Well, I think you said it, Nick. That's stuff that people don't really talk about.
And because no one talks about it, and because no one is honest about it — because no one who has a platform is willing to say — or very little people who have a platform are willing to say — you know, 'I experienced church hurt and I was very hurt, so hurt, I went and did this, I went and did that. I was lost. I didn't know what to do. I didn't want to be discipled or ministered to.'
I would avoid people in the streets who asked could they pray for you? No, you cannot pray for me. And if we don't talk about these issues, then how can we navigate them?
Can you share more about what pushed you away from the church, or why you did take a "spiritual detour," as you put it?
I felt like at a point, God wasn't answering my prayers. I felt like, why would people who claim to represent the Lord and know the Lord do this?
It was also part of feeling like I found community, and help and kinder people outside of the Christian space.

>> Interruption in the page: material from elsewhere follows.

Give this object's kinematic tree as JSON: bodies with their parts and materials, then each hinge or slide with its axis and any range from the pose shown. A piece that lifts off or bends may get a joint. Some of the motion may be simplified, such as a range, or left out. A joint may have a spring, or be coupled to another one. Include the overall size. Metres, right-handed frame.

And so I started to find those things in other places. I started to find kind people who, to me, were outside of the church and represented Christ better than the people who were supposed to — you know, say that they were representing Christ. But it kind of cost me in the end, I feel like.

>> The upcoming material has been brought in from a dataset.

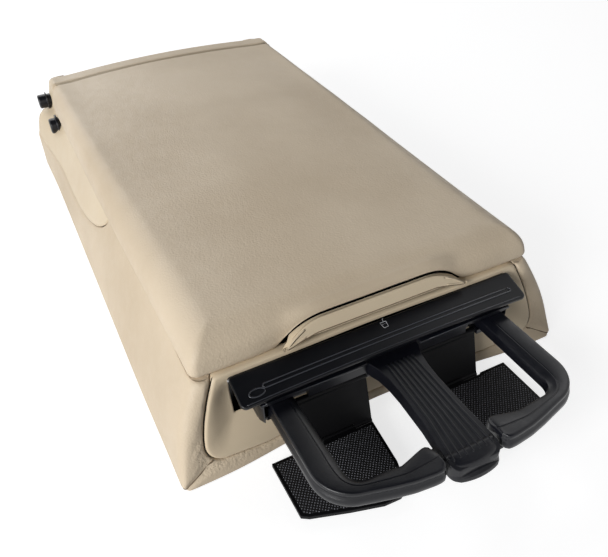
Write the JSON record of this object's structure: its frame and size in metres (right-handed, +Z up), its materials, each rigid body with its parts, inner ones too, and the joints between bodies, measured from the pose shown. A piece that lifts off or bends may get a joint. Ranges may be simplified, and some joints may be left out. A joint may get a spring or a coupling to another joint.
{
  "type": "fold-down armrest",
  "caption": "Padded rear-seat armrest that folds down on side pins, with a hinged storage lid, a latch handle and a slide-out double cup holder.",
  "frame": {"origin": "middle of the box around the armrest, on the plane of its flat underside", "axes": "+X across the seat to the armrest's right seen from the cup holder, +Y from the cup holder back to the seat hinge, +Z up"},
  "size_m": [0.2676, 0.5295, 0.089],
  "materials": {
    "beige_leather": "fine pebbled grain, satin, padded",
    "beige_plastic": "fine moulded grain, matt",
    "black_plastic": "satin moulded black",
    "black_satin": "smooth semi-gloss black",
    "gear_plastic": "natural moulded",
    "mat_rubber": "black rubber with a woven texture",
    "steel": "zinc-plated steel",
    "brass": "bright brass rivet",
    "buffer_rubber": "soft black rubber"
  },
  "bodies": {
    "base": {"lower_cover": "beige_leather", "tub": "black_plastic", "bezel": "beige_plastic", "cup_housing": "black_plastic", "front_shelf": "black_plastic", "striker": "steel", "side_panel_left": "beige_plastic", "side_panel_right": "beige_plastic", "rear_strip": "beige_leather", "rear_closure": "beige_plastic", "pivot_bracket_left": "steel", "pivot_bracket_right": "steel", "pivot_pin_left": "black_plastic", "pivot_pin_right": "black_plastic", "guide_pin_left": "black_plastic", "guide_pin_right": "black_plastic", "bracket_screws": "steel", "shelf_screws": "steel", "push_catch": "black_satin", "hinge_leaf_base": "steel", "lid_hinge_pin": "steel"},
    "lid": {"hinge_leaf_lid": "steel", "lid_board": "black_plastic", "lid_pad": "beige_leather", "lid_buffers": "buffer_rubber", "latch_pin": "steel", "latch_spring": "steel"},
    "handle": {"latch_handle": "beige_plastic"},
    "flap": {"flap": "black_satin", "flap_pin_left": "steel", "flap_pin_right": "steel"},
    "carriage": {"carriage": "black_plastic", "centre_arm": "black_plastic", "damper_body": "black_satin", "arm_pin_left": "brass", "arm_pin_right": "brass", "arm_spring_left": "steel", "arm_spring_right": "steel", "link_pin_left": "steel", "link_pin_right": "steel"},
    "damper": {"damper_gear": "gear_plastic"},
    "left_arm": {"arm_left": "black_plastic"},
    "right_arm": {"arm_right": "black_plastic"},
    "left_link": {"rest_link_left": "black_plastic", "plate_pin_left": "steel"},
    "right_link": {"rest_link_right": "black_plastic", "plate_pin_right": "steel"},
    "left_plate": {"rest_plate_left": "black_plastic", "rest_mat_left": "mat_rubber"},
    "right_plate": {"rest_plate_right": "black_plastic", "rest_mat_right": "mat_rubber"}
  },
  "joints": [
    {"name": "lid_hinge", "type": "hinge", "parent": "base", "child": "lid", "pos_m": [0, 0.2305, 0.085], "axis": [-1, 0, 0], "range_deg": [0, 75]},
    {"name": "latch_pull", "type": "hinge", "parent": "lid", "child": "handle", "pos_m": [0, -0.1545, 0.071], "axis": [-1, 0, 0], "range_deg": [0, 10], "stiffness_Nm_per_rad": 0.4, "springref_deg": -17.19},
    {"name": "flap_swing", "type": "hinge", "parent": "base", "child": "flap", "pos_m": [0, -0.1665, 0.0563], "axis": [-1, 0, 0], "range_deg": [0, 12], "stiffness_Nm_per_rad": 0.03, "springref_deg": -34.38},
    {"name": "cup_slide", "type": "slide", "parent": "base", "child": "carriage", "axis": [0, 1, 0], "range_m": [0, 0.01], "stiffness_N_per_m": 60, "springref_m": -0.06},
    {"name": "damper_spin", "type": "hinge", "parent": "carriage", "child": "damper", "pos_m": [0.079, -0.1175, 0.042], "axis": [0, 0, 1], "range_deg": [-96, 0]},
    {"name": "arm_left_swing", "type": "hinge", "parent": "carriage", "child": "left_arm", "pos_m": [-0.0706, -0.1765, 0.0424], "axis": [0, 0, -1], "range_deg": [0, 12], "stiffness_Nm_per_rad": 0.08, "springref_deg": -14.32},
    {"name": "arm_right_swing", "type": "hinge", "parent": "carriage", "child": "right_arm", "pos_m": [0.0706, -0.1765, 0.0424], "axis": [0, 0, 1], "range_deg": [0, 12], "stiffness_Nm_per_rad": 0.08, "springref_deg": -14.32},
    {"name": "rest_left_fold", "type": "hinge", "parent": "carriage", "child": "left_link", "pos_m": [-0.039, -0.1815, 0.0356], "axis": [-1, 0, 0], "range_deg": [0, 75]},
    {"name": "rest_right_fold", "type": "hinge", "parent": "carriage", "child": "right_link", "pos_m": [0.039, -0.1815, 0.0356], "axis": [-1, 0, 0], "range_deg": [0, 75]},
    {"name": "plate_left_fold", "type": "hinge", "parent": "left_link", "child": "left_plate", "pos_m": [-0.039, -0.1901, 0.0044], "axis": [1, 0, 0], "range_deg": [0, 75]},
    {"name": "plate_right_fold", "type": "hinge", "parent": "right_link", "child": "right_plate", "pos_m": [0.039, -0.1901, 0.0044], "axis": [1, 0, 0], "range_deg": [0, 75]}
  ],
  "couplings": [
    {"joint": "damper_spin", "follows": "cup_slide", "rad_per_m": -166.67},
    {"joint": "rest_left_fold", "follows": "cup_slide", "rad_per_m": 130},
    {"joint": "rest_right_fold", "follows": "cup_slide", "rad_per_m": 130},
    {"joint": "plate_left_fold", "follows": "cup_slide", "rad_per_m": 130},
    {"joint": "plate_right_fold", "follows": "cup_slide", "rad_per_m": 130}
  ]
}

So this is a one-woman show, but it sounds like there is a lot happening on stage — storytelling, music, movement. What does that mix allow you to express that words alone might not?
I love music. I'm a fan of music. I didn't want to just tell the story through the words that I wrote — I also wanted to tell it through the music.
I wanted the music to say that I was sad. I wanted the music to give the audience an opportunity to visualize the space that I was in as I'm talking about whatever theme I'm talking about.
They are technically three background vocalists. However, they stand in place as angels, so I wanted people to kind of understand — not that I just have singers to accompany the music, but I have angels who are with me.

You're putting this show out in a moment where Christianity has been politicized, to an extent, and faith and public life have been tangled up in some complex, even controversial ways. How do you think about sharing a spiritual message like this at a time when many people have complicated feelings about the church?
Can I be very honest with you, Nick, just for a second?
I am terrified.
These are things that I pray on every single day, Nick — you have no idea. It transformed my platform. I'm pretty sure I've lost some fans because of the kind of content that it is now, or what I'm speaking about now. I'm terrified.
However, I feel like it's a time for it, and it just so happens that it's now.
It sounds like redemption and faith play a central role here. Where does your faith sit today compared to when you started creating this piece?
Man, that is such a good question.
You know, it's completely different from when I first received the idea. I don't think people understand how much of my faith has been tested during this entire process. I've even considered walking away from it. But it has grown my faith.
There were situations and times, still at this current moment, where I was like, this is a lot, this is tough, but always having to go back and always having to pray and spend time with the Lord and really allow him to be my comforter.
You're always intentional about what you leave your audience with. What do you hope people carry home with them after seeing "Good News"?
If they don't have a relationship with God when they come, I hope that they at least consider. If they did come in with a relationship with God, but it was a little bit on the outs or it was kind of, you know, raggedy or not in good condition, I hope that there's some repairing that goes on.
I hope that they don't feel alone in those things, such as 'church hurt,' or their faith walk, or not really knowing how to talk to God because they've only based their relationship off of what they grew up doing.
I hope that they want to know God more.
Mia Love Live's "Good News: A Redemptive Work" debuts June 7 at the Stage Door Theater in Charlotte.
The time: 7 p.m. on Saturday, June 7
The place: Stage Door Theater, 155 N. College St.